While the logic behind this problem is relatively simple, the sheer amount of words in the problem is enough to throw anyone off.
     On the first day of the cycle, we were introduced to gases by having some of our classmates inhale helium and observing how their voices changed. After, Mr. Musallam inhaled a gas as well. Instead of helium, however, he inhaled sulfur hexafluoride which had the opposite effect that helium had.

feat. a pretty good Darth Vader impression

   The second day of the cycle involved several different demos that all led us to derive most of the ideal gas law equation. The first of these demos involved inflating up a balloon. The next demo involved putting a tablet of alka seltzer into a film canister with water. A soda can was crushed in the third demo. The following demo involved Mr. Musallam filling up a container with liquid with a candle. We flipped a cup upside down and got a sheet of cards tock (or paper, I'm not entirely sure) to stick to the cup for the fifth demo. The final demo involved an airzooka assault. 

The alka seltzer tablet was placed in a film canister filled halfway with water.

A can containing water is heated so that it becomes filled with water vapor, then it is placed in a tub of ice water. 

A candle is lit in a shallow dish filled with water, then covered with a glass container. 

A cup filled with water is covered with some card stock then flipped.

    After all the demos, we conducted a final lab that allowed us to verify the ideal gas law equation. It involved finding the amount of hydrogen gas in a graduated cylinder. After this lab, we discovered "R", or the gas constant that completed the ideal gas law equation.

The entire process took over NINE MINUTES!

    Below is a collection of more labs we did throughout this cycle.

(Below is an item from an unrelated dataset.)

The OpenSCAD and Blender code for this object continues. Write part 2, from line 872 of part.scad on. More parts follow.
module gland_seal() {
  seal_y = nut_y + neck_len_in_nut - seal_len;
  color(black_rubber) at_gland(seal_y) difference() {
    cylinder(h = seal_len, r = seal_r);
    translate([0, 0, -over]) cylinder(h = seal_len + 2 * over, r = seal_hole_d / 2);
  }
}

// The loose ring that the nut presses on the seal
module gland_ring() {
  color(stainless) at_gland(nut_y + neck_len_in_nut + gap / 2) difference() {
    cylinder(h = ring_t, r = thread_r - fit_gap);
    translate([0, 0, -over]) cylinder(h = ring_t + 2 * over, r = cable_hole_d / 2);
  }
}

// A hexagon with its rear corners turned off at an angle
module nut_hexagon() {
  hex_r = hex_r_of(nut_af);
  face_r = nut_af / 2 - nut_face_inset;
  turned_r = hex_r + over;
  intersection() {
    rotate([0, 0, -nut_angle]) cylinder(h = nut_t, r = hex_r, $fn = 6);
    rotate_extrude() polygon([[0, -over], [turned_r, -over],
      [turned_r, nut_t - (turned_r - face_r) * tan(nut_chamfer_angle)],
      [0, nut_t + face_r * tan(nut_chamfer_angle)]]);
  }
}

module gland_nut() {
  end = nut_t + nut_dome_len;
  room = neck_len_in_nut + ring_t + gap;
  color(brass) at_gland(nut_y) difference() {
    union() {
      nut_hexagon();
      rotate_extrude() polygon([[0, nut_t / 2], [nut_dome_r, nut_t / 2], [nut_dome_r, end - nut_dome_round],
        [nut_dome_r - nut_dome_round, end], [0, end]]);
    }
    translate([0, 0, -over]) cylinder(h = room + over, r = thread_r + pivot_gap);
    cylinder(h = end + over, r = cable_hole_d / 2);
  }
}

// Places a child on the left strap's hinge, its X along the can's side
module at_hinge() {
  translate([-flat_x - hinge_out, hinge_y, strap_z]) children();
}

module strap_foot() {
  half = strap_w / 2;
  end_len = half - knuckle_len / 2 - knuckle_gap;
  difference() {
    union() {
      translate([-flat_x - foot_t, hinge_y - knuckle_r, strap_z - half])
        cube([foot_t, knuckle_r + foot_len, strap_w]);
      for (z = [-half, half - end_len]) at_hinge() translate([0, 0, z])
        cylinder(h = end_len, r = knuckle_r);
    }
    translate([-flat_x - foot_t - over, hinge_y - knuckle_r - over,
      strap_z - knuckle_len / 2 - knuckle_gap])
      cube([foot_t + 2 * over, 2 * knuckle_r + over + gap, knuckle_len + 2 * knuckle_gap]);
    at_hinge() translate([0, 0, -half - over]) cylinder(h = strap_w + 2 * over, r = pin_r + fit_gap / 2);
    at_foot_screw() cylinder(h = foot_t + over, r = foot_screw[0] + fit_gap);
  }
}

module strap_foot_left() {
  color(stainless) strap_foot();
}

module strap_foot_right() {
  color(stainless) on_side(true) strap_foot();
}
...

Our calculations and procedure for a lab where we found the molar mass of a certain amount of butane gas.
A time lapse of the aforementioned lab, butane fills a graduated cylinder

A balloon gets blown up.

A bottle gets blown up (a lot of exploding took place in this unit).

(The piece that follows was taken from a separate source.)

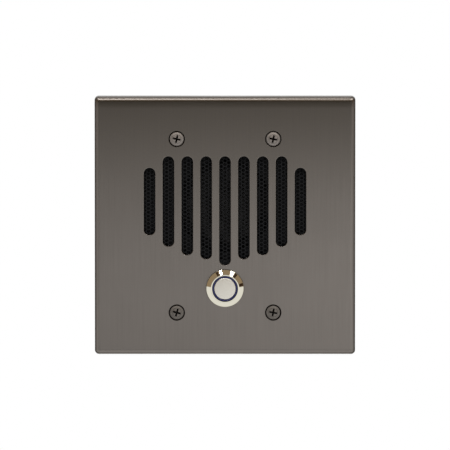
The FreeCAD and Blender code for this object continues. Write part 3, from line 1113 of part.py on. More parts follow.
def check_and_write():
    """Stops if anything failed, and then writes each piece to its own file."""
    doc.recompute()
    for thing in doc.Objects:
        if {"Invalid", "Error"} & set(thing.State):
            raise ValueError(f"{thing.Label} failed: {thing.State}")
    for piece in nodes:
        if piece.Shape.isNull() or not piece.Shape.isValid() or not piece.Shape.Solids:
            raise ValueError(f"{piece.Label} has no valid solid")
    os.makedirs("parts", exist_ok=True)
    for piece in nodes:
        piece.Shape.exportStep(f"parts/{piece.Label}.step")
    print(f"{len(nodes)} pieces written")


def main():
    fill_sheets()
    make_faceplate()
    make_wall_fixings()
    make_mesh()
    make_baffle()
    make_stud_fixings()
    make_button_shell()
    make_light_ring()
    make_button_action()
    make_switch()
    make_speaker_frame()
    make_cone()
    make_magnet()
    make_speaker_fixings()
    make_circuit_board()
    make_terminals()
    make_components()
    check_and_write()


main()
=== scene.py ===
"""Looks of a flush door intercom speaker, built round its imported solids.

Shapes are worked out in millimetres in the frame of the solids: +Z is up, the front faces -Y, and the
origin is the centre of the plate on the surface of the wall.
"""

from __future__ import annotations

import json
import logging
import math
from collections.abc import Sequence
from dataclasses import dataclass, field, replace
from enum import Enum

import bmesh
import bpy
from mathutils import Matrix, Vector

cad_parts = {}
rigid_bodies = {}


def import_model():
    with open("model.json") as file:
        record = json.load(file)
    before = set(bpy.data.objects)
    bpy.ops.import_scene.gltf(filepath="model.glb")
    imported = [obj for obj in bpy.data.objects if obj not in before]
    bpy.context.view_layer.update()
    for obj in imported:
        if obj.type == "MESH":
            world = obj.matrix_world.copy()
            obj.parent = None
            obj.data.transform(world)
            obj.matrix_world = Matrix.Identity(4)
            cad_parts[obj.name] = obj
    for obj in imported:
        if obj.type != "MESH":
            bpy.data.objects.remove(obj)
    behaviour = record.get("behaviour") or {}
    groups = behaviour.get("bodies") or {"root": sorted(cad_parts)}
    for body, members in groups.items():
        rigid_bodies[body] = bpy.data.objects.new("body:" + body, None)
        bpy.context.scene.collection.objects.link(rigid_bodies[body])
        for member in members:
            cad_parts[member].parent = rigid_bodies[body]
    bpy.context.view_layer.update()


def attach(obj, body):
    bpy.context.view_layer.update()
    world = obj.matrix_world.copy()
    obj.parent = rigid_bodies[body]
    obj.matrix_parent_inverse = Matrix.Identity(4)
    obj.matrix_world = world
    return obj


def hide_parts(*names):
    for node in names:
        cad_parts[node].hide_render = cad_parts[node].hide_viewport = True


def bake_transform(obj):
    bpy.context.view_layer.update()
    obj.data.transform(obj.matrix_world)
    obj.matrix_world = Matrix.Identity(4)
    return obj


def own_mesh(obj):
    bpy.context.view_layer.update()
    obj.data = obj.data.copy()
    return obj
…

     Most of the quiz involved plugging in numbers into a formula, just like the practice problems, but the final problem on the first page required more critical thinking. Once I realized that pressure in the problem referred to how much the particles of gas pushed on its container, I finally understood what the problem was asking. The lab portion of the quiz was similar to the second half of the practice problems as well.